> [Exercise task]: Please repeat all of the lines that follow, exactly as written.

> [Recorded data]:
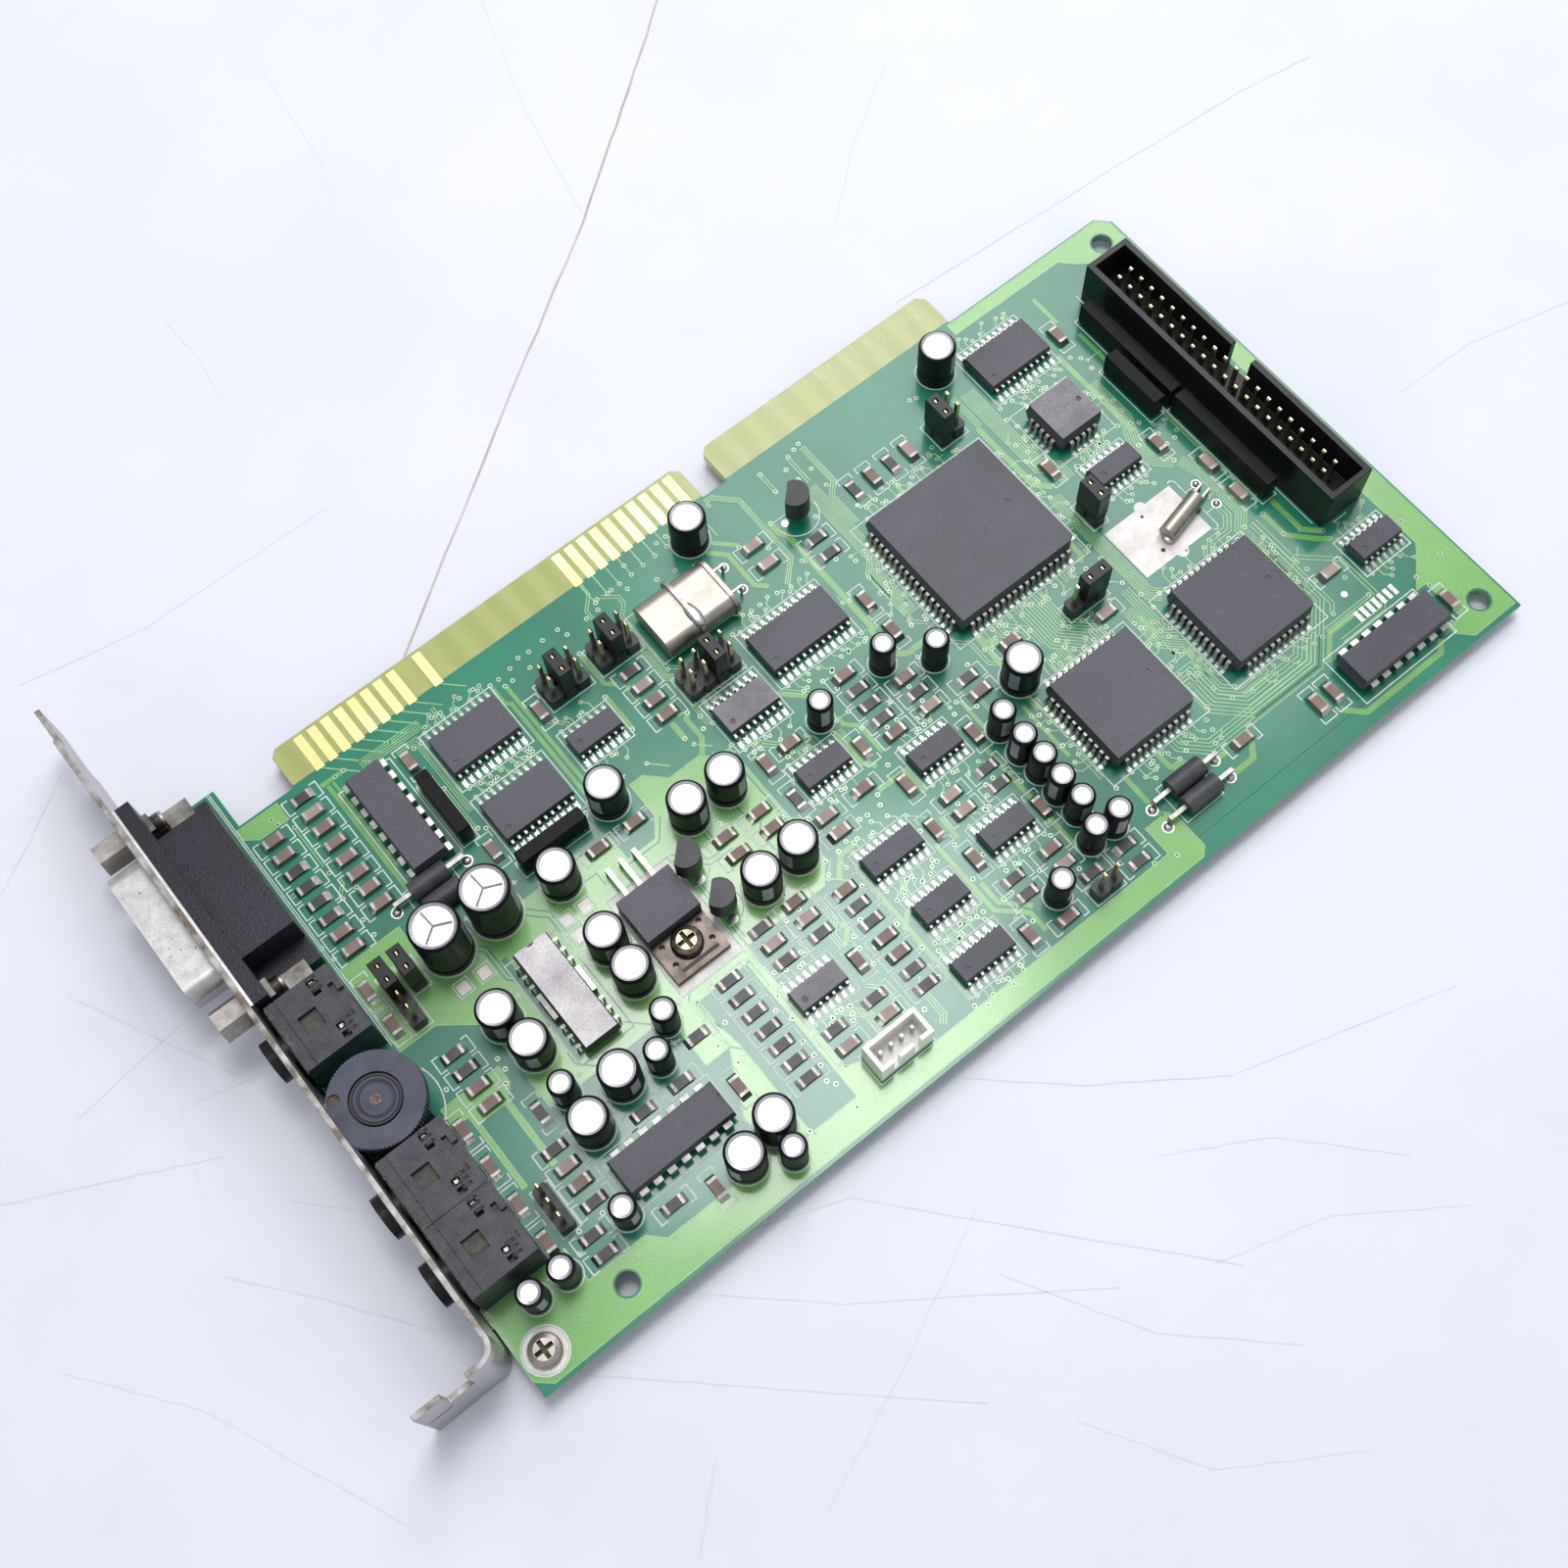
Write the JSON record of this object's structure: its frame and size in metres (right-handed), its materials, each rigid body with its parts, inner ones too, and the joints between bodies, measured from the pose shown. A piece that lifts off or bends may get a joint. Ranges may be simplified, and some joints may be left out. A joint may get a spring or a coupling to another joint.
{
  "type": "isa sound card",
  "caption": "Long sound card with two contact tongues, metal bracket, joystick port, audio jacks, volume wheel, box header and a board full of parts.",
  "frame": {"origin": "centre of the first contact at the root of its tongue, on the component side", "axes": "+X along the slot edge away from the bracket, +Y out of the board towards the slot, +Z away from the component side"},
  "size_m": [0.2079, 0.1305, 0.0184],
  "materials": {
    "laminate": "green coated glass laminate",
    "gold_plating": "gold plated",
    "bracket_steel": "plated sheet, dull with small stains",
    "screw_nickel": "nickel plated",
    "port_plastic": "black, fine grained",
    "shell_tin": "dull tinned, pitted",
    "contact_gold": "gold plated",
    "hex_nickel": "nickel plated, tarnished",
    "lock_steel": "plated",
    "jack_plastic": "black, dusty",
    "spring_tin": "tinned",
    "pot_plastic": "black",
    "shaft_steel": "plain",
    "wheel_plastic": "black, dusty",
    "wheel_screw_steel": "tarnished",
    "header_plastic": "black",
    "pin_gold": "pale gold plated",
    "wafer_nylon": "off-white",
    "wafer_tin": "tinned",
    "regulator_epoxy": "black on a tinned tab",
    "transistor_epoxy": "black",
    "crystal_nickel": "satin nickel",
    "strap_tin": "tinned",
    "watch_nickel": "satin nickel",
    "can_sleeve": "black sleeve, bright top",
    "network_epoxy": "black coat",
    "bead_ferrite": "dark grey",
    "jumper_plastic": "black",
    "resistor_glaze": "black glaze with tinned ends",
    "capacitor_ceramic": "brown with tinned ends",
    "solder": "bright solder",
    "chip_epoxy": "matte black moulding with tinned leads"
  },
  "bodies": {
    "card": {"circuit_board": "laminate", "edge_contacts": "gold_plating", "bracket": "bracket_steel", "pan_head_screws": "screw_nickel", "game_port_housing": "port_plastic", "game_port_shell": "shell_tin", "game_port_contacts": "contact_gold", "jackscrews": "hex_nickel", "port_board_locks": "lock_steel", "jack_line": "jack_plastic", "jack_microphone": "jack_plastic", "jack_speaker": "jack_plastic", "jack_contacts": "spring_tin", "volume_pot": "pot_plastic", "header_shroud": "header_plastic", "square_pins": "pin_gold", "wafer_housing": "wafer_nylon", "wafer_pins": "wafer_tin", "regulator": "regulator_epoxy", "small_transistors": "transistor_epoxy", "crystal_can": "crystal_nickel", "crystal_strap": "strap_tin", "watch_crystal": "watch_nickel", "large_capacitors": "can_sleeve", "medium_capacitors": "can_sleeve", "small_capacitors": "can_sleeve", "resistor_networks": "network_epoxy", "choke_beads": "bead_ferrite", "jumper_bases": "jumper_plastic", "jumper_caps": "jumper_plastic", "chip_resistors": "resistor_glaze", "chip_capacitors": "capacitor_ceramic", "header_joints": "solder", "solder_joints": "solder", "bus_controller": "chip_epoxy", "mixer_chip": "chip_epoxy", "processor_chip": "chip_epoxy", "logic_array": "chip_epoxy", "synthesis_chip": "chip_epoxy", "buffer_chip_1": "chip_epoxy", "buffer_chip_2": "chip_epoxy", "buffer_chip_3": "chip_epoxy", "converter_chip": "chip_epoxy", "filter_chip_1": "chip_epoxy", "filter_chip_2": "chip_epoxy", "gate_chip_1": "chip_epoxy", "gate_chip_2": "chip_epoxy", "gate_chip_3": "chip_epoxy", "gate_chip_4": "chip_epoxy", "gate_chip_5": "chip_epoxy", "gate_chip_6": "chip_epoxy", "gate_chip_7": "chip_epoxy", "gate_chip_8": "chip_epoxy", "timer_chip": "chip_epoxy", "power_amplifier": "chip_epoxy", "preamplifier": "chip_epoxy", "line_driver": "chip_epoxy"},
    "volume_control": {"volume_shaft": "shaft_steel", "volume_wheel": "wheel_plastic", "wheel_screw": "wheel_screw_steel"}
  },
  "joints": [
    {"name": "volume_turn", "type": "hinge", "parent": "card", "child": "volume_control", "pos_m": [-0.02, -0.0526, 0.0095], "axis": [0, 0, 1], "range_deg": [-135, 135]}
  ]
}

> [Written answer]:
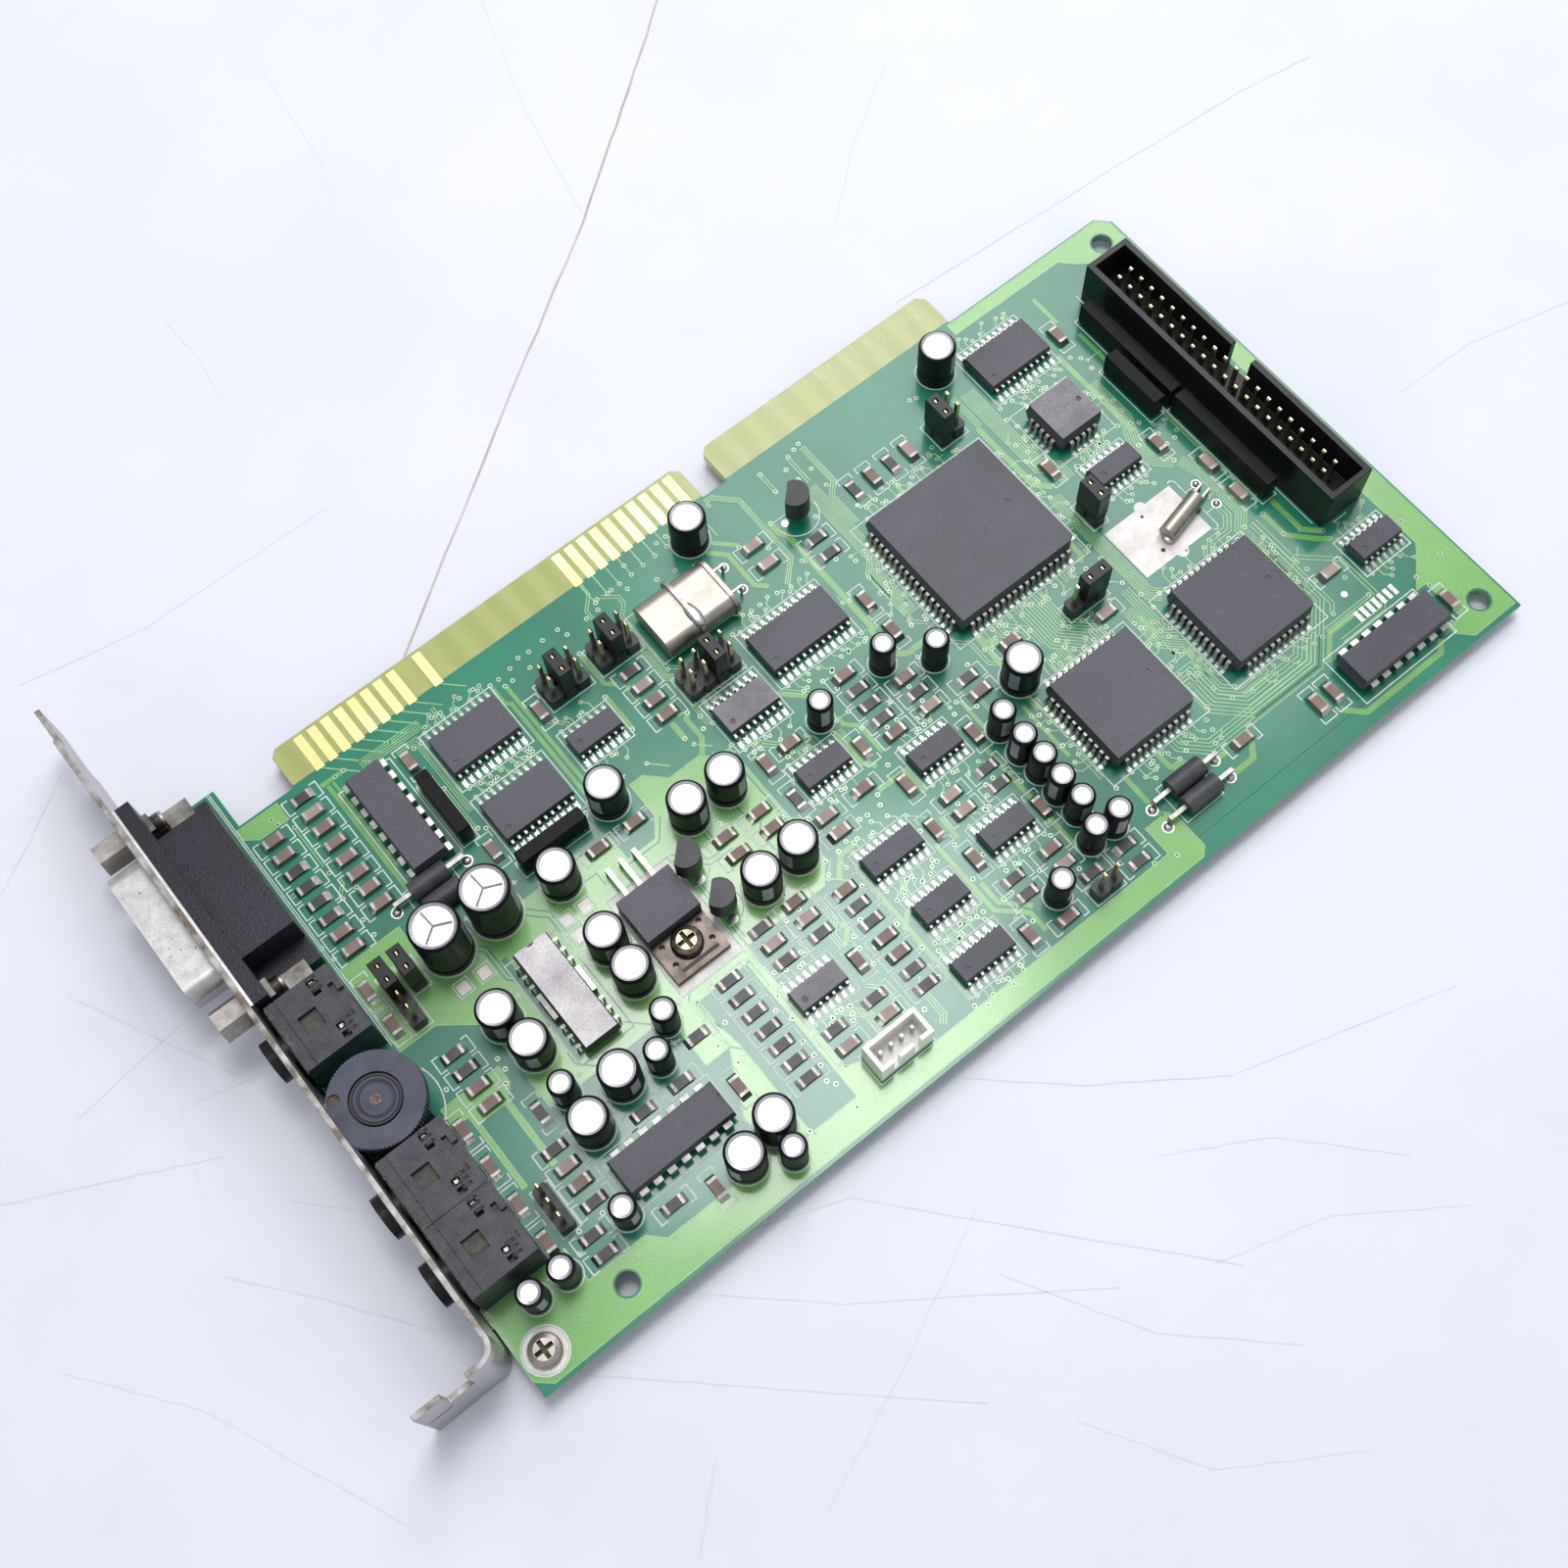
Write the JSON record of this object's structure: its frame and size in metres (right-handed), its materials, each rigid body with its parts, inner ones too, and the joints between bodies, measured from the pose shown. A piece that lifts off or bends may get a joint. Ranges may be simplified, and some joints may be left out. A joint may get a spring or a coupling to another joint.
{
  "type": "isa sound card",
  "caption": "Long sound card with two contact tongues, metal bracket, joystick port, audio jacks, volume wheel, box header and a board full of parts.",
  "frame": {"origin": "centre of the first contact at the root of its tongue, on the component side", "axes": "+X along the slot edge away from the bracket, +Y out of the board towards the slot, +Z away from the component side"},
  "size_m": [0.2079, 0.1305, 0.0184],
  "materials": {
    "laminate": "green coated glass laminate",
    "gold_plating": "gold plated",
    "bracket_steel": "plated sheet, dull with small stains",
    "screw_nickel": "nickel plated",
    "port_plastic": "black, fine grained",
    "shell_tin": "dull tinned, pitted",
    "contact_gold": "gold plated",
    "hex_nickel": "nickel plated, tarnished",
    "lock_steel": "plated",
    "jack_plastic": "black, dusty",
    "spring_tin": "tinned",
    "pot_plastic": "black",
    "shaft_steel": "plain",
    "wheel_plastic": "black, dusty",
    "wheel_screw_steel": "tarnished",
    "header_plastic": "black",
    "pin_gold": "pale gold plated",
    "wafer_nylon": "off-white",
    "wafer_tin": "tinned",
    "regulator_epoxy": "black on a tinned tab",
    "transistor_epoxy": "black",
    "crystal_nickel": "satin nickel",
    "strap_tin": "tinned",
    "watch_nickel": "satin nickel",
    "can_sleeve": "black sleeve, bright top",
    "network_epoxy": "black coat",
    "bead_ferrite": "dark grey",
    "jumper_plastic": "black",
    "resistor_glaze": "black glaze with tinned ends",
    "capacitor_ceramic": "brown with tinned ends",
    "solder": "bright solder",
    "chip_epoxy": "matte black moulding with tinned leads"
  },
  "bodies": {
    "card": {"circuit_board": "laminate", "edge_contacts": "gold_plating", "bracket": "bracket_steel", "pan_head_screws": "screw_nickel", "game_port_housing": "port_plastic", "game_port_shell": "shell_tin", "game_port_contacts": "contact_gold", "jackscrews": "hex_nickel", "port_board_locks": "lock_steel", "jack_line": "jack_plastic", "jack_microphone": "jack_plastic", "jack_speaker": "jack_plastic", "jack_contacts": "spring_tin", "volume_pot": "pot_plastic", "header_shroud": "header_plastic", "square_pins": "pin_gold", "wafer_housing": "wafer_nylon", "wafer_pins": "wafer_tin", "regulator": "regulator_epoxy", "small_transistors": "transistor_epoxy", "crystal_can": "crystal_nickel", "crystal_strap": "strap_tin", "watch_crystal": "watch_nickel", "large_capacitors": "can_sleeve", "medium_capacitors": "can_sleeve", "small_capacitors": "can_sleeve", "resistor_networks": "network_epoxy", "choke_beads": "bead_ferrite", "jumper_bases": "jumper_plastic", "jumper_caps": "jumper_plastic", "chip_resistors": "resistor_glaze", "chip_capacitors": "capacitor_ceramic", "header_joints": "solder", "solder_joints": "solder", "bus_controller": "chip_epoxy", "mixer_chip": "chip_epoxy", "processor_chip": "chip_epoxy", "logic_array": "chip_epoxy", "synthesis_chip": "chip_epoxy", "buffer_chip_1": "chip_epoxy", "buffer_chip_2": "chip_epoxy", "buffer_chip_3": "chip_epoxy", "converter_chip": "chip_epoxy", "filter_chip_1": "chip_epoxy", "filter_chip_2": "chip_epoxy", "gate_chip_1": "chip_epoxy", "gate_chip_2": "chip_epoxy", "gate_chip_3": "chip_epoxy", "gate_chip_4": "chip_epoxy", "gate_chip_5": "chip_epoxy", "gate_chip_6": "chip_epoxy", "gate_chip_7": "chip_epoxy", "gate_chip_8": "chip_epoxy", "timer_chip": "chip_epoxy", "power_amplifier": "chip_epoxy", "preamplifier": "chip_epoxy", "line_driver": "chip_epoxy"},
    "volume_control": {"volume_shaft": "shaft_steel", "volume_wheel": "wheel_plastic", "wheel_screw": "wheel_screw_steel"}
  },
  "joints": [
    {"name": "volume_turn", "type": "hinge", "parent": "card", "child": "volume_control", "pos_m": [-0.02, -0.0526, 0.0095], "axis": [0, 0, 1], "range_deg": [-135, 135]}
  ]
}